**What is asked**: Using the data below, repeat all of it precisely.
--- Start ---
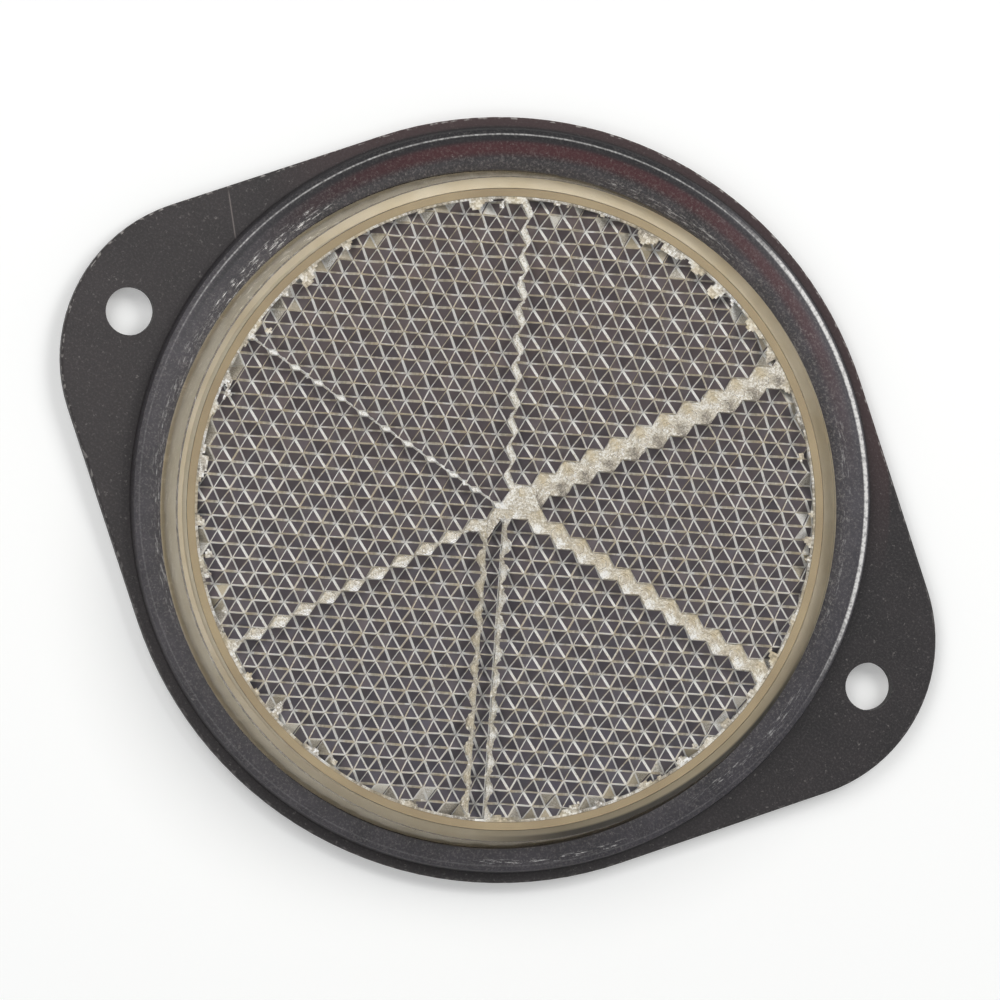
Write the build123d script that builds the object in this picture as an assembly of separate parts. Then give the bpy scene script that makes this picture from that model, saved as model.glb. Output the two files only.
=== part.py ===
from build123d import *
import os
from math import hypot, radians, sin, sqrt

# Prism field: cube corners moulded on the back of the lens, in six sectors of a star
field_radius = 28.15
cell_width = 2.46  # across the flats of one hexagonal cell
cell_ledge = 0.1  # the short straight wall between the front plate and the facets
first_seam_angle = 52.8  # the seams are 60 degrees apart, counted anticlockwise from +X
broad_seam = 2.2
slim_seam = 0.43
tight_seam = -0.06  # the cells at its two sides run into each other
notched_seam = 0.62
pip_seam = 1.5
narrow_column = 1.45  # one seam holds a single column of cells, cut narrow
narrow_column_gap = 0.03
pip_radius = 0.55  # small six-sided pins in three of the seams
pip_end_radius = 0.22
pip_height = 0.7

# Backing: a natural-coloured plate with a raised rim, welded behind the lens's edge
field_clearance = 0.15  # between the prisms and the rim
backing_rim = 0.7
backing_floor = 1.6

# Clear lens: a cap with a thick front plate and a skirt that narrows towards the front
weld_clearance = 0.05  # between the backing's rim and the inside of the skirt
skirt_wall = 0.9  # at the front, where it is thinnest
skirt_taper = 0.9  # what the foot stands out past the front
lens_foot_height = 1.6  # the straight foot, which the bead surrounds
lens_edge_round = 0.6
lens_plate = 2.0
unit_height = 9.0  # from the flange's face to the lens's front

# The lens and its backing sit a little off the flange's middle, as in the photograph
unit_shift_x = -0.12
unit_shift_y = -1.0
unit_clearance = 0.1  # between the lens's foot and the bead

# Raised bead round the lens: a steep outer wall, a tight shoulder and a broad crown
bead_shoulder_reach = 1.87  # from the crest out to the shoulder
bead_shoulder_height = 1.55  # above the flange's face
bead_wall_lean = 0.3  # from the shoulder out to the foot
bead_crest_height = 2.15
bead_inner_reach = 2.8  # from the crest in to where the crown would end without the lens
bead_inner_height = 1.2
bead_foot_round = 0.25
bead_shoulder_round = 0.5

# Flange: one black moulding, lying on its flat back with the screw holes along X
flange_rim = 0.9  # the flat strip outside the bead
flange_thickness = 2.0
flange_edge_bevel = 0.2
hole_diameter = 4.4  # clears an M4 screw
hole_reach = 4.023  # from the bead's foot to the middle of a screw hole
ear_land = 5.25  # from the middle of a screw hole to the ear's tip
ear_radius = 14.7  # the round end of each ear

# Radii and places that follow, from the prisms outwards
skirt_inner_radius = field_radius + field_clearance + backing_rim + weld_clearance
lens_front_radius = skirt_inner_radius + skirt_wall
lens_foot_radius = lens_front_radius + skirt_taper
lens_room_radius = lens_foot_radius + unit_clearance
bead_crest_radius = lens_room_radius + hypot(unit_shift_x, unit_shift_y)
bead_inner_radius = bead_crest_radius - bead_inner_reach
bead_shoulder_radius = bead_crest_radius + bead_shoulder_reach
bead_foot_radius = bead_shoulder_radius + bead_wall_lean
flange_radius = bead_foot_radius + flange_rim
hole_place = bead_foot_radius + hole_reach
ear_reach = hole_place + ear_land - ear_radius  # to the centre of the ear's round end

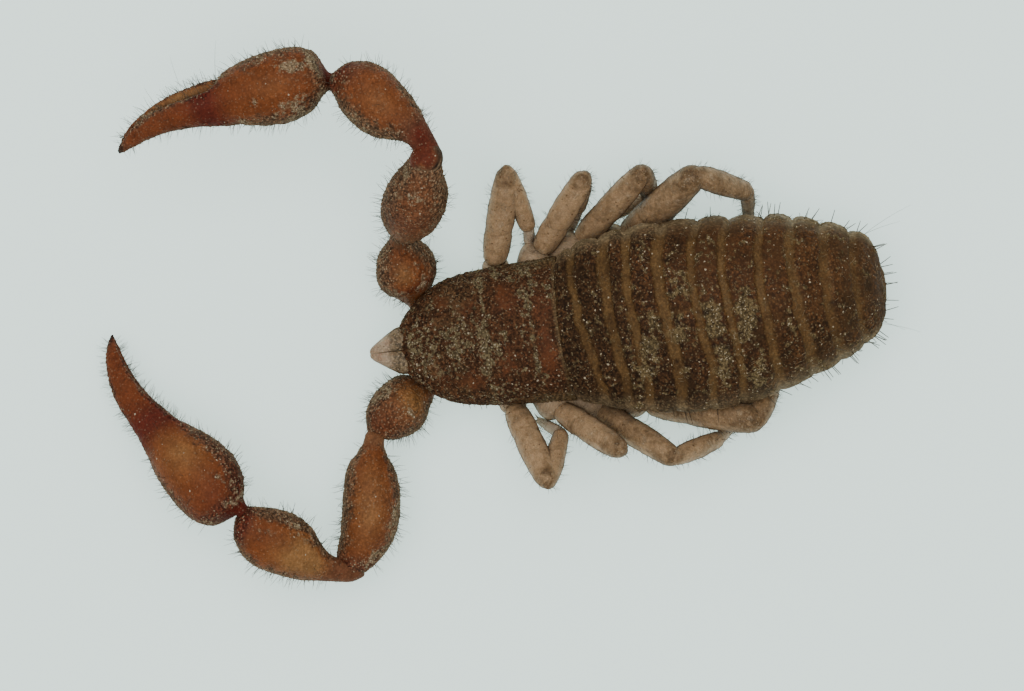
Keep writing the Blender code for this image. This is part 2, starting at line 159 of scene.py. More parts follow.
def cell_random(cells: Index, seed: int) -> Array:
    """A steady random number from 0 to 1 for each lattice cell, by mixing the bits of its three indices.

    Args:
        cells: Cell indices, three to a cell on the last axis.
        seed: Picks one of many unlike patterns.

    Returns:
        The numbers, one to a cell.
    """
    mask = 0xFFFFFFFF
    mixed = cells[..., 0] * 73856093 ^ cells[..., 1] * 19349663 ^ cells[..., 2] * 83492791 ^ seed * 374761393
    mixed = mixed & mask
    mixed = ((mixed ^ (mixed >> 15)) * 0x2C1B3C6D) & mask
    mixed = ((mixed ^ (mixed >> 12)) * 0x297A2D39) & mask
    return (mixed ^ (mixed >> 15)) / float(mask)


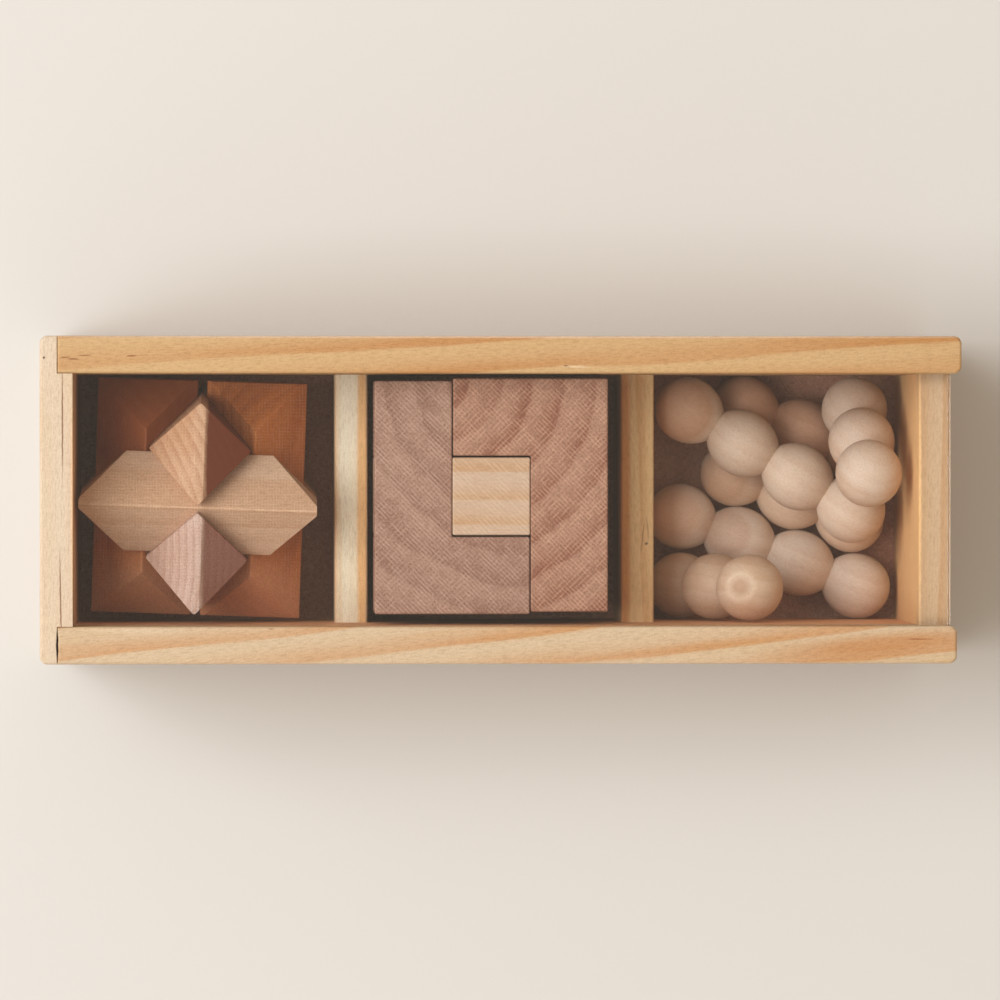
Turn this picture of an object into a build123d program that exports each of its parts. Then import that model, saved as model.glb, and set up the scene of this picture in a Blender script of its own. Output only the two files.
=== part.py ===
from build123d import *
from math import cos, radians, sin, sqrt
import os

os.makedirs("parts", exist_ok=True)

# A pine box with three compartments, a clear sliding lid and three wooden puzzles.
# Millimetres. X runs along the box towards the end where the lid slides out,
# Y runs towards the back side board and Z is up. The origin is the bottom centre.

# Star puzzle: six square sticks, notched across and pointed at both ends
stick_side = 14.9
stick_length = 49.0
stick_tip_width = 2.0
stick_edge_round = 0.4
star_spread = 0.8
notch_clearance = 0.1
star_lean = 5.0
star_turn = -2.0
star_shift_x = -1.4
star_shift_y = 0.2

# Cube puzzle: two L-shaped blocks round a plus-shaped core, three cells to a side
cube_side = 48.0
cube_gap = 0.1
cube_window_play = 0.5
cube_slip = 0.5
cube_edge_round = 0.4
cube_shift_x = -1.2
cube_shift_y = 0.4

# Ball pyramid puzzle: straight rows of balls, each row turned from one stick
ball_diameter = 13.8
ball_overlap = 0.3
neck_diameter = 7.0

# Room that the puzzles need, the loose balls counted in ball diameters
star_end_play = 4.64
star_side_play = 2.6
cube_end_play = 4.83
cube_side_play = 3.0
balls_long = 3.85
balls_wide = 3.73
balls_high = 3.6
head_room = 0.9
star_floor_gap = 0.05

# Boards of the box
side_board_thickness = 7.7
end_cover_thickness = 3.5
end_tongue_thickness = 3.2
right_end_thickness = 6.3
right_end_inset = 2.0
front_board_short = 0.9
divider_thickness = 6.85
divider_height = 30.0
board_corner_round = 1.6
board_edge_round = 0.6

# Floor panel and its grooves
floor_thickness = 3.0
floor_recess = 1.5
floor_groove_depth = 2.5
floor_groove_play = 0.1
floor_side_play = 0.2

# Lid and its grooves
lid_thickness = 3.0
lid_lip = 3.0
lid_groove_play = 0.2
lid_groove_depth = 2.8
lid_side_play = 0.3
lid_end_groove_depth = 2.5
lid_end_play = 0.2
lid_edge_break = 0.2
lid_pass_gap = 0.2

# Each room of the box follows the puzzle that lies in it
stick_half_diagonal = stick_side / sqrt(2)
stick_half_length = stick_length / 2
star_half_width = 2 * stick_half_diagonal + star_spread
star_half_height = (
    stick_half_length * cos(radians(star_lean)) + star_half_width * sin(radians(star_lean))
)
cell = cube_side / 3
ball_pitch = ball_diameter - ball_overlap

star_room_length = stick_length + star_end_play
cube_room_length = cube_side + cube_end_play
ball_room_length = balls_long * ball_diameter
inner_width = max(
    stick_length + star_side_play, cube_side + cube_side_play, balls_wide * ball_diameter
)
inner_height = max(2 * star_half_height, cube_side, balls_high * ball_diameter) + head_room

left_end_thickness = end_cover_thickness + end_tongue_thickness
box_length = (
    left_end_thickness
    + star_room_length
    + divider_thickness
    + cube_room_length
    + divider_thickness
    + ball_room_length
    + right_end_thickness
    + right_end_inset
)
box_width = inner_width + 2 * side_board_thickness
floor_top = floor_recess + floor_thickness
lid_seat = floor_top + inner_height
wall_height = lid_seat + lid_thickness + lid_lip

left_outer = -box_length / 2
left_inner = left_outer + left_end_thickness
left_divider_face = left_inner + star_room_length
cube_room_start = left_divider_face + divider_thickness
right_divider_face = cube_room_start + cube_room_length
ball_room_start = right_divider_face + divider_thickness
right_inner = ball_room_start + ball_room_length
right_outer = right_inner + right_end_thickness


def save(piece, name):
    piece.part.label = name
    export_step(piece.part, f"parts/{name}.step")


# Side boards: long pine boards with a groove for the lid and a groove for the floor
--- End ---
**Task solution**:
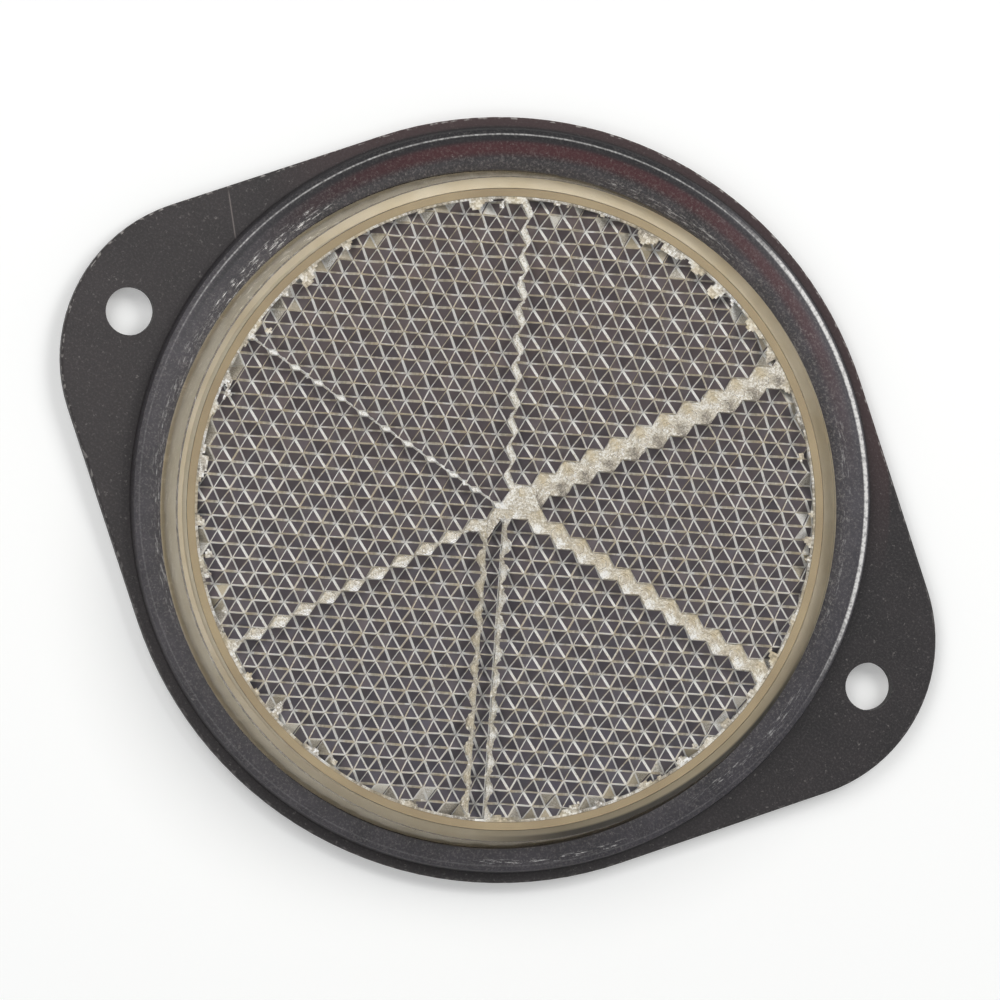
Write the build123d script that builds the object in this picture as an assembly of separate parts. Then give the bpy scene script that makes this picture from that model, saved as model.glb. Output the two files only.
=== part.py ===
from build123d import *
import os
from math import hypot, radians, sin, sqrt

# Prism field: cube corners moulded on the back of the lens, in six sectors of a star
field_radius = 28.15
cell_width = 2.46  # across the flats of one hexagonal cell
cell_ledge = 0.1  # the short straight wall between the front plate and the facets
first_seam_angle = 52.8  # the seams are 60 degrees apart, counted anticlockwise from +X
broad_seam = 2.2
slim_seam = 0.43
tight_seam = -0.06  # the cells at its two sides run into each other
notched_seam = 0.62
pip_seam = 1.5
narrow_column = 1.45  # one seam holds a single column of cells, cut narrow
narrow_column_gap = 0.03
pip_radius = 0.55  # small six-sided pins in three of the seams
pip_end_radius = 0.22
pip_height = 0.7

# Backing: a natural-coloured plate with a raised rim, welded behind the lens's edge
field_clearance = 0.15  # between the prisms and the rim
backing_rim = 0.7
backing_floor = 1.6

# Clear lens: a cap with a thick front plate and a skirt that narrows towards the front
weld_clearance = 0.05  # between the backing's rim and the inside of the skirt
skirt_wall = 0.9  # at the front, where it is thinnest
skirt_taper = 0.9  # what the foot stands out past the front
lens_foot_height = 1.6  # the straight foot, which the bead surrounds
lens_edge_round = 0.6
lens_plate = 2.0
unit_height = 9.0  # from the flange's face to the lens's front

# The lens and its backing sit a little off the flange's middle, as in the photograph
unit_shift_x = -0.12
unit_shift_y = -1.0
unit_clearance = 0.1  # between the lens's foot and the bead

# Raised bead round the lens: a steep outer wall, a tight shoulder and a broad crown
bead_shoulder_reach = 1.87  # from the crest out to the shoulder
bead_shoulder_height = 1.55  # above the flange's face
bead_wall_lean = 0.3  # from the shoulder out to the foot
bead_crest_height = 2.15
bead_inner_reach = 2.8  # from the crest in to where the crown would end without the lens
bead_inner_height = 1.2
bead_foot_round = 0.25
bead_shoulder_round = 0.5

# Flange: one black moulding, lying on its flat back with the screw holes along X
flange_rim = 0.9  # the flat strip outside the bead
flange_thickness = 2.0
flange_edge_bevel = 0.2
hole_diameter = 4.4  # clears an M4 screw
hole_reach = 4.023  # from the bead's foot to the middle of a screw hole
ear_land = 5.25  # from the middle of a screw hole to the ear's tip
ear_radius = 14.7  # the round end of each ear

# Radii and places that follow, from the prisms outwards
skirt_inner_radius = field_radius + field_clearance + backing_rim + weld_clearance
lens_front_radius = skirt_inner_radius + skirt_wall
lens_foot_radius = lens_front_radius + skirt_taper
lens_room_radius = lens_foot_radius + unit_clearance
bead_crest_radius = lens_room_radius + hypot(unit_shift_x, unit_shift_y)
bead_inner_radius = bead_crest_radius - bead_inner_reach
bead_shoulder_radius = bead_crest_radius + bead_shoulder_reach
bead_foot_radius = bead_shoulder_radius + bead_wall_lean
flange_radius = bead_foot_radius + flange_rim
hole_place = bead_foot_radius + hole_reach
ear_reach = hole_place + ear_land - ear_radius  # to the centre of the ear's round end

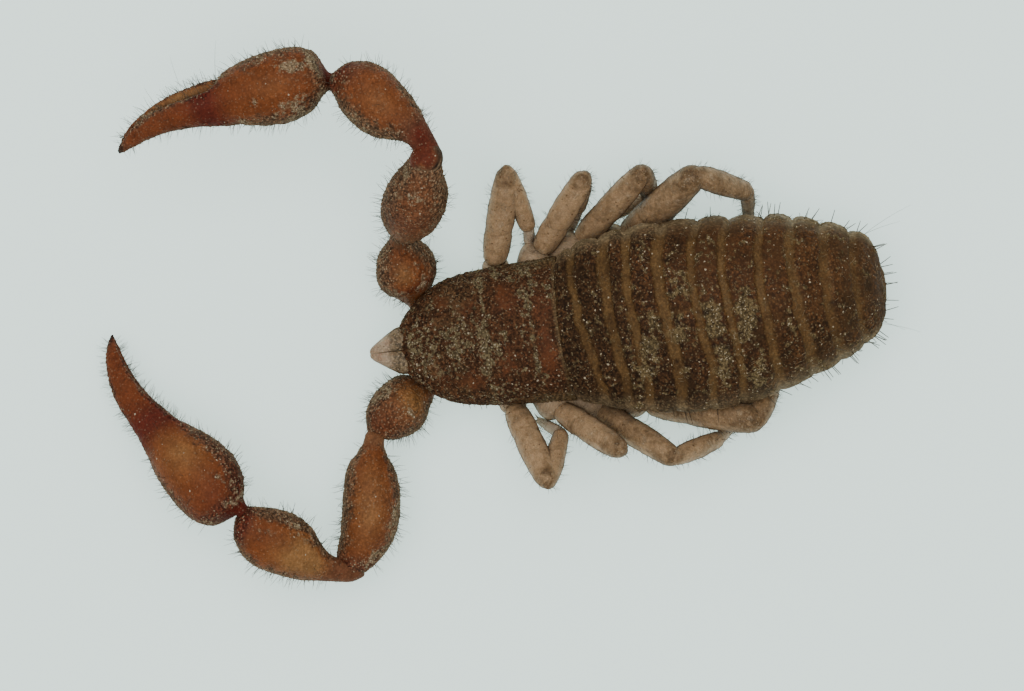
Keep writing the Blender code for this image. This is part 2, starting at line 159 of scene.py. More parts follow.
def cell_random(cells: Index, seed: int) -> Array:
    """A steady random number from 0 to 1 for each lattice cell, by mixing the bits of its three indices.

    Args:
        cells: Cell indices, three to a cell on the last axis.
        seed: Picks one of many unlike patterns.

    Returns:
        The numbers, one to a cell.
    """
    mask = 0xFFFFFFFF
    mixed = cells[..., 0] * 73856093 ^ cells[..., 1] * 19349663 ^ cells[..., 2] * 83492791 ^ seed * 374761393
    mixed = mixed & mask
    mixed = ((mixed ^ (mixed >> 15)) * 0x2C1B3C6D) & mask
    mixed = ((mixed ^ (mixed >> 12)) * 0x297A2D39) & mask
    return (mixed ^ (mixed >> 15)) / float(mask)


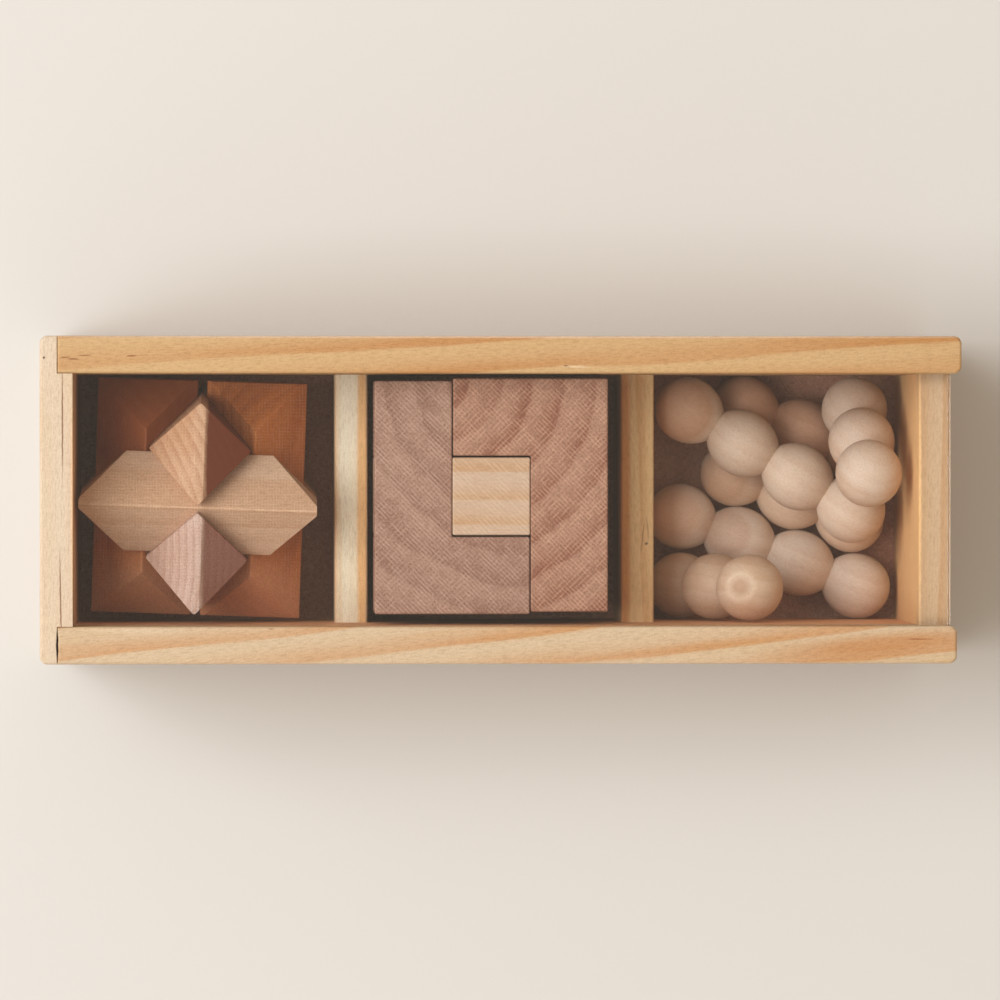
Turn this picture of an object into a build123d program that exports each of its parts. Then import that model, saved as model.glb, and set up the scene of this picture in a Blender script of its own. Output only the two files.
=== part.py ===
from build123d import *
from math import cos, radians, sin, sqrt
import os

os.makedirs("parts", exist_ok=True)

# A pine box with three compartments, a clear sliding lid and three wooden puzzles.
# Millimetres. X runs along the box towards the end where the lid slides out,
# Y runs towards the back side board and Z is up. The origin is the bottom centre.

# Star puzzle: six square sticks, notched across and pointed at both ends
stick_side = 14.9
stick_length = 49.0
stick_tip_width = 2.0
stick_edge_round = 0.4
star_spread = 0.8
notch_clearance = 0.1
star_lean = 5.0
star_turn = -2.0
star_shift_x = -1.4
star_shift_y = 0.2

# Cube puzzle: two L-shaped blocks round a plus-shaped core, three cells to a side
cube_side = 48.0
cube_gap = 0.1
cube_window_play = 0.5
cube_slip = 0.5
cube_edge_round = 0.4
cube_shift_x = -1.2
cube_shift_y = 0.4

# Ball pyramid puzzle: straight rows of balls, each row turned from one stick
ball_diameter = 13.8
ball_overlap = 0.3
neck_diameter = 7.0

# Room that the puzzles need, the loose balls counted in ball diameters
star_end_play = 4.64
star_side_play = 2.6
cube_end_play = 4.83
cube_side_play = 3.0
balls_long = 3.85
balls_wide = 3.73
balls_high = 3.6
head_room = 0.9
star_floor_gap = 0.05

# Boards of the box
side_board_thickness = 7.7
end_cover_thickness = 3.5
end_tongue_thickness = 3.2
right_end_thickness = 6.3
right_end_inset = 2.0
front_board_short = 0.9
divider_thickness = 6.85
divider_height = 30.0
board_corner_round = 1.6
board_edge_round = 0.6

# Floor panel and its grooves
floor_thickness = 3.0
floor_recess = 1.5
floor_groove_depth = 2.5
floor_groove_play = 0.1
floor_side_play = 0.2

# Lid and its grooves
lid_thickness = 3.0
lid_lip = 3.0
lid_groove_play = 0.2
lid_groove_depth = 2.8
lid_side_play = 0.3
lid_end_groove_depth = 2.5
lid_end_play = 0.2
lid_edge_break = 0.2
lid_pass_gap = 0.2

# Each room of the box follows the puzzle that lies in it
stick_half_diagonal = stick_side / sqrt(2)
stick_half_length = stick_length / 2
star_half_width = 2 * stick_half_diagonal + star_spread
star_half_height = (
    stick_half_length * cos(radians(star_lean)) + star_half_width * sin(radians(star_lean))
)
cell = cube_side / 3
ball_pitch = ball_diameter - ball_overlap

star_room_length = stick_length + star_end_play
cube_room_length = cube_side + cube_end_play
ball_room_length = balls_long * ball_diameter
inner_width = max(
    stick_length + star_side_play, cube_side + cube_side_play, balls_wide * ball_diameter
)
inner_height = max(2 * star_half_height, cube_side, balls_high * ball_diameter) + head_room

left_end_thickness = end_cover_thickness + end_tongue_thickness
box_length = (
    left_end_thickness
    + star_room_length
    + divider_thickness
    + cube_room_length
    + divider_thickness
    + ball_room_length
    + right_end_thickness
    + right_end_inset
)
box_width = inner_width + 2 * side_board_thickness
floor_top = floor_recess + floor_thickness
lid_seat = floor_top + inner_height
wall_height = lid_seat + lid_thickness + lid_lip

left_outer = -box_length / 2
left_inner = left_outer + left_end_thickness
left_divider_face = left_inner + star_room_length
cube_room_start = left_divider_face + divider_thickness
right_divider_face = cube_room_start + cube_room_length
ball_room_start = right_divider_face + divider_thickness
right_inner = ball_room_start + ball_room_length
right_outer = right_inner + right_end_thickness


def save(piece, name):
    piece.part.label = name
    export_step(piece.part, f"parts/{name}.step")


# Side boards: long pine boards with a groove for the lid and a groove for the floor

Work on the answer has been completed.